▶ Recorded data
╔══
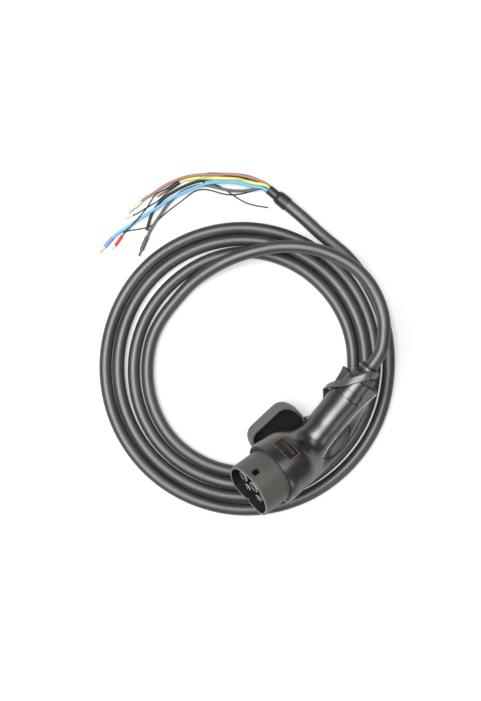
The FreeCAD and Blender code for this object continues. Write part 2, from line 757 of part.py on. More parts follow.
# Each conductor: its place on the boot's end face, its route, and the sleeve it ends in
conductors = {
    "core_brown": (92.0, core_ring_r, (
        (9.5, 222.6, 8.6), (-6.1, 227.6, 8.0), (-24.0, 229.6, 7.6), (-47.9, 228.9, 8.2),
        (-69.3, 227.7, 8.8), (-88.5, 222.4, 7.4), (-105.5, 213.8, 5.5), (-117.1, 205.8, 3.4),
    ), "brown"),
    "core_earth": (20.0, core_ring_r, (
        (4.7, 218.1, 9.8), (-10.8, 223.4, 8.4), (-30.0, 224.8, 7.6), (-51.5, 224.5, 7.8),
        (-67.1, 224.8, 6.5),
    ), "earth"),
    "core_blue": (308.0, core_ring_r, (
        (5.9, 213.5, 8.8), (-10.8, 218.9, 7.8), (-32.4, 220.4, 7.4), (-51.5, 218.4, 7.4),
        (-70.6, 211.2, 7.4), (-92.1, 201.1, 7.5), (-108.8, 189.9, 7.5), (-118.4, 184.0, 7.3),
        (-129.4, 177.6, 5.8), (-142.8, 168.7, 4.2), (-153.7, 161.6, 3.6),
    ), "blue"),
    "core_grey": (236.0, core_ring_r, (
        (11.9, 212.6, 5.4), (-3.6, 210.1, 3.8), (-21.6, 210.1, 3.7), (-38.4, 214.2, 3.7),
        (-54.0, 218.0, 3.7), (-70.8, 214.2, 3.7), (-84.4, 207.0, 3.7), (-96.4, 195.7, 3.7),
        (-105.0, 183.7, 3.7), (-114.0, 170.5, 3.7),
    ), "grey"),
    "core_black": (164.0, core_ring_r, (
        (7.1, 223.8, 4.4), (-9.6, 227.1, 3.8), (-27.6, 226.9, 3.7), (-45.6, 225.1, 3.7),
        (-60.0, 222.1, 3.7), (-74.4, 217.8, 3.7), (-93.6, 207.7, 3.7), (-103.2, 201.0, 3.7),
        (-110.4, 192.8, 3.7), (-116.7, 183.2, 3.7), (-120.0, 174.1, 3.7), (-122.7, 162.6, 3.6),
    ), None),
    "wire_a": (200.0, wire_ring_r, (
        (9.6, 211.9, 0.9), (-0.0, 209.5, 0.9), (-10.8, 206.6, 2.0), (-21.7, 205.4, 3.1),
        (-32.5, 207.0, 2.2), (-44.6, 211.2, 0.9), (-55.4, 213.1, 0.9), (-67.4, 210.0, 0.9),
        (-80.7, 198.9, 0.9), (-93.9, 189.3, 0.9), (-106.5, 178.7, 0.9), (-117.4, 168.1, 0.9),
        (-130.0, 164.9, 0.9), (-142.1, 163.5, 0.9), (-151.7, 161.3, 0.9),
    ), None),
    "wire_f": (128.0, wire_ring_r, (
        (11.4, 224.6, 2.0), (-1.2, 229.5, 0.9), (-15.7, 231.6, 0.9), (-32.5, 232.1, 0.9),
        (-48.2, 232.4, 0.9), (-55.4, 231.1, 0.9), (-59.5, 227.1, 0.9), (-57.3, 222.2, 0.9),
        (-51.8, 220.1, 0.9), (-42.1, 219.1, 0.9), (-33.7, 215.5, 0.9), (-25.3, 210.0, 0.9),
        (-15.7, 203.0, 0.9), (-4.8, 196.7, 0.9), (7.2, 192.9, 0.9), (22.9, 190.7, 0.9),
    ), None),
    "wire_c": ("earth", -1.95, (
        (-112.3, 206.5, 4.6), (-118.0, 197.5, 4.4), (-122.8, 188.7, 5.6), (-129.1, 180.5, 8.0),
        (-136.1, 172.6, 9.0), (-144.3, 164.1, 6.2),
    ), "red"),
    "wire_e": ("earth", 1.95, (
        (-105.3, 202.2, 1.2), (-113.6, 196.0, 0.9), (-123.4, 190.5, 0.9), (-131.5, 185.6, 0.9),
    ), "pale"),
}


def core_points(name):
    """A conductor's route from the boot's end face to its own end."""
    deg, r, route, end = conductors[name]
    if deg == "earth":
        points = [core_ends["earth"].face_point(r, 0.0), core_ends["earth"].face_point(r, 4.0)]
    else:
        across, up = ring_position(deg, r)
        points = [boot_point(across, up), boot_point(across, up, 7.0)]
    points += [Vector(x, y, z) for x, y, z in route]
    if end:
        points += core_ends[end].last_points()
    return points


# Conductors inside the handle, from each contact's barrel to the cable's end

def inner_core_points(name):
    y, z, power = contacts[name]
    start = contact_back - crimp_bore_depth + 0.5
    deg = inner_ring[name]
    ring_r = 0.0 if deg is None else core_ring_r
    ry = 0.0 if deg is None else ring_r * math.cos(math.radians(deg))
    rz = 0.0 if deg is None else ring_r * math.sin(math.radians(deg))
    if not power:
        ry = ry * wire_ring_r / core_ring_r
        rz = rz * wire_ring_r / core_ring_r
    points = [axis_frame(start, y, z), axis_frame(62.0, y, z)]
    for s, share in ((76.0, 0.72), (92.0, 0.30), (108.0, 0.08)):
        points.append(axis_frame(s, ry + (y - ry) * share, rz + (z - rz) * share))
    points.append(axis_frame(126.0, ry, rz))
    points.append(axis_frame(cable_in_handle, ry, rz))
    return points


inner_ring = {"l1": 198.0, "n": 342.0, "l2": 126.0, "l3": 54.0, "pe": 270.0, "cp": 306.0, "pp": 234.0}


# Cap and strap

def cap_place():
    """The cap's own frame has x up out of its opening and z towards the round side."""
    h = math.radians(cap_heading)
    t = math.radians(cap_tilt)
    up = Vector(math.sin(t) * math.cos(h), math.sin(t) * math.sin(h), math.cos(t))
    across = Vector(math.cos(t) * math.cos(h), math.cos(t) * math.sin(h), -math.sin(t))
    side = across.cross(up)
    return FreeCAD.Placement(FreeCAD.Matrix(
        up.x, side.x, across.x, cap_at.x,
        up.y, side.y, across.y, cap_at.y,
        up.z, side.z, across.z, cap_at.z,
        0, 0, 0, 1,
    ))


def make_protective_cap():
    """A soft cup that fits over the mouth, with a bead round its rim."""
    cup = d_prism(0, cap_height, cap_gap + cap_wall)
    floor_edges = [e for e in cup.Edges if e.BoundBox.XMax < 0.01]
    cup = cup.makeFillet(1.6, floor_edges)
    rim_edges = [e for e in cup.Edges if e.BoundBox.XMin > cap_height - 0.01]
    cup = cup.makeFillet(0.9, rim_edges)
    cup = cup.cut(d_prism(cap_floor, cap_height + 1, cap_gap))
    cup.Placement = cap_place()
    return cup


def strap_section(centre, along, outward):
    """A rectangular section of the strap, square to its run."""
    along = unit(along)
    outward = unit(outward - along * along.dot(outward))
    across = along.cross(outward)
    corners = []
    for w, t in ((-1, -1), (1, -1), (1, 1), (-1, 1), (-1, -1)):
        corners.append(centre + across * (w * strap_w / 2) + outward * (t * strap_thick / 2))
    return Part.makePolygon(corners)


def make_cap_strap():
    """A loop round the strain relief and a flat band over the handle to the cap."""
    turn = FreeCAD.Rotation(connector_yaw, connector_slope, connector_roll)
    centres = []
    outwards = []
    for s, deg, r in strap_over_handle:
        a = math.radians(deg)
        centres.append(world(axis_frame(s, r * math.cos(a), r * math.sin(a))))
        radial = axis_frame(s, math.cos(a), math.sin(a)) - axis_frame(s)
        outwards.append(turn.multVec(radial))
    for x, y, z, nx, ny, nz in strap_to_cap:
        centres.append(Vector(x, y, z))
        outwards.append(Vector(nx, ny, nz))
    wires = []
    for i, centre in enumerate(centres):
        before = centres[max(i - 1, 0)]
        after = centres[min(i + 1, len(centres) - 1)]
        wires.append(strap_section(centre, after - before, outwards[i]))
    band = Part.makeLoft(wires, True, False)
    ring_start = strap_ring_at - strap_ring_w / 2
    loop = handle_rod(ring_start, ring_start + strap_ring_w, relief_r + 0.1 + strap_ring_thick)
    bore = handle_rod(strap_ring_at - strap_ring_w, strap_ring_at + strap_ring_w, relief_r + 0.1)
    loop = placed(loop)
    bore = placed(bore)
    strap = band.fuse(loop).cut(bore)
    solids = sorted(strap.Solids, key=lambda solid: solid.Volume)
    return solids[-1].removeSplitter() if len(solids) > 1 else strap.removeSplitter()


# The strap over the handle: place along the axis, angle from the left over the top, and radius
strap_over_handle = (
    (199.0, 168.0, 12.5), (198.8, 150.0, 13.6), (197.4, 131.0, 16.4), (193.6, 118.0, 19.0),
    (183.4, 98.5, 19.6), (173.0, 78.0, 20.6), (162.0, 49.0, 22.4), (153.5, 22.0, 24.4),
    (147.5, -1.0, 25.8), (141.5, -24.0, 29.0), (135.0, -39.0, 33.8), (127.0, -51.7, 34.4),
)

# From under the handle to the cap: place, and the direction the band's face looks
strap_to_cap = (
    (82.6, -59.6, 25.4, -0.3, -0.1, 0.95),
    (75.0, -60.8, 21.8, -0.3, -0.1, 0.95),
    (65.75, -63.55, 18.5, -0.2, 0.0, 0.98),
)


def save(shape, name):
    shape.exportStep("parts/" + name + ".step")
    box = shape.BoundBox
    print(
        name, len(shape.Solids), shape.isValid(), round(shape.Volume, 1),
        "z", round(box.ZMin, 2), round(box.ZMax, 2),
    )


def main():
    os.makedirs("parts", exist_ok=True)
    save(placed(make_mating_shroud()), "mating_shroud")
    save(placed(make_contact_carrier()), "contact_carrier")
    save(placed(make_contact_retainer()), "contact_retainer")
    save(placed(make_nose_seal()), "nose_seal")
    for name in contacts:
        save(placed(make_contact(name)), "contact_" + name)
    round_outer = round_half(housing_stations, 0, 0).cut(front_slab(-5.0, 0.0))
    flat_outer = flat_half(housing_stations, 0, -parting_gap).cut(front_slab(-parting_gap, 5.0))
    save(placed(make_housing_upper(round_outer)), "housing_upper")
    save(placed(make_housing_lower(flat_outer)), "housing_lower")
    save(placed(make_label_plate(round_outer)), "label_plate")
    screws = [placed(make_screw(s, y)) for s, y in screw_places]
    save(Part.makeCompound(screws), "housing_screws")
    save(placed(make_cable_gland()), "cable_gland")
    save(placed(make_gland_nut()), "gland_nut")
    save(placed(make_strain_relief()), "strain_relief")
    inner_end = handle_rod(cable_in_handle, body_end + relief_end, cable_d / 2)
    save(placed(inner_end), "cable_end_in_handle")
    for name in contacts:
        power = contacts[name][2]
        tube = cord(inner_core_points(name), core_r if power else wire_r, "inner_core_" + name)
        save(placed(tube), "inner_core_" + name)
    save(make_cable_coil(), "cable_coil")
    save(cord(connector_lead_points(), cable_d / 2, "cable_to_connector"), "cable_to_connector")
    save(cord(free_lead_points(), cable_d / 2, "cable_free_end"), "cable_free_end")
    save(make_heat_shrink_collar(), "heat_shrink_collar")
    save(make_core_boot(), "core_boot")
    for name in conductors:
        thin = name.startswith("wire")
        save(cord(core_points(name), wire_r if thin else core_r, name), name)
    for name, end in core_ends.items():
        save(end.sleeve(), name + "_sleeve")
        save(end.tip(), name + "_tip")
    save(make_protective_cap(), "protective_cap")
    save(make_cap_strap(), "cap_strap")


main()
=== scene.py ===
"""A coiled charging cable for an electric car: its looks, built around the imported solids."""

import math

import bmesh
import bpy
from mathutils import Euler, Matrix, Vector


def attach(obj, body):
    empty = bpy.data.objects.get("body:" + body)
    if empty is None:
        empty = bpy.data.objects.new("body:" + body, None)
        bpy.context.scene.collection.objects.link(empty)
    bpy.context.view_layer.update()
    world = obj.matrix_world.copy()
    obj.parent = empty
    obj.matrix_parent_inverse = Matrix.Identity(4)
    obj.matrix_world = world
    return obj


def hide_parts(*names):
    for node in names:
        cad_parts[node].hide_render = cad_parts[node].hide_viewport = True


bl_info = {
    "name": "Charging cable",
    "version": (1, 0, 0),
    "blender": (4, 5, 0),
    "location": "View3D > Sidebar > Charging cable",
    "description": "Dresses the solids of a charging cable, its connector, cap and stripped end",
    "category": "Object",
}

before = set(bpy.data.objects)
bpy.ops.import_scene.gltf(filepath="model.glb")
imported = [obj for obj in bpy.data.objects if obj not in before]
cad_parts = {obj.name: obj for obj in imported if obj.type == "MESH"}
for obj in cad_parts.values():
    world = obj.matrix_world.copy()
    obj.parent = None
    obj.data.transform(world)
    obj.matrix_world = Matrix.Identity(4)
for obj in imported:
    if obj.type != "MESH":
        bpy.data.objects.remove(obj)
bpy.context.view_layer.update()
BODY = "root"
MM = 0.001

# Sizes and places are in millimetres and angles in degrees, but for the stage's, in metres

# How the connector lies: middle of its mouth, and its roll, slope and yaw
MOUTH_AT = Vector((-1.98, -133.75, 91.5))
CONNECTOR_TURN = Euler((math.radians(-31.4), math.radians(25.0), math.radians(32.6)), "XYZ")

# The connector's axis: a bend behind the head, and a straight handle to the strain relief
BEND_START = 68.0
BEND_LENGTH = 40.0
BEND_DEG = 42.0
RELIEF_END = 203.0

# The coil on the floor: radius every 45 degrees, from the cable's landing at 135 degrees
COIL_FIRST_ANGLE = 135.0
COIL_STEP = 45.0
COIL_RADII = (
    119.5, 121.2, 127.0, 127.2, 124.5, 124.2, 129.0, 136.4,
    134.8, 137.6, 142.2, 141.5, 137.5, 137.0, 143.4, 150.6,
    156.0, 156.3, 157.8, 156.4, 150.5, 149.5, 157.4, 165.0,
    171.0, 171.6, 172.6, 171.4, 167.4, 166.4, 174.4,
)

# Where one turn rides up between its neighbours: half steps along the coil, and height gained
COIL_LIFTS = {22: 3.0, 23: 5.0, 24: 7.0, 25: 7.5, 26: 7.0, 27: 5.0, 28: 3.0, 29: 1.5}

# The raised lead over the coil: radius and angle about the coil's middle, and height
LEAD_OVER_COIL = (
    (149.6, 11.1, 81.0),
    (157.9, 20.7, 81.0),
    (162.6, 33.6, 76.5),
    (162.3, 45.5, 66.5),
    (155.0, 60.4, 52.5),
    (144.8, 75.2, 39.0),
    (134.2, 89.1, 28.0),
    (128.6, 99.6, 22.6),
    (124.6, 108.5, 18.4),
    (122.0, 117.0, 13.6),
)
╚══
▶ Goal of the exercise
Write the lines again exactly, beginning at the line that has "save(end.tip(), name +" and stopping after the line that has "bpy.context.scene.collection.objects.link(empty)"; include no other lines.

▶ Response below
        save(end.tip(), name + "_tip")
    save(make_protective_cap(), "protective_cap")
    save(make_cap_strap(), "cap_strap")


main()
=== scene.py ===
"""A coiled charging cable for an electric car: its looks, built around the imported solids."""

import math

import bmesh
import bpy
from mathutils import Euler, Matrix, Vector


def attach(obj, body):
    empty = bpy.data.objects.get("body:" + body)
    if empty is None:
        empty = bpy.data.objects.new("body:" + body, None)
        bpy.context.scene.collection.objects.link(empty)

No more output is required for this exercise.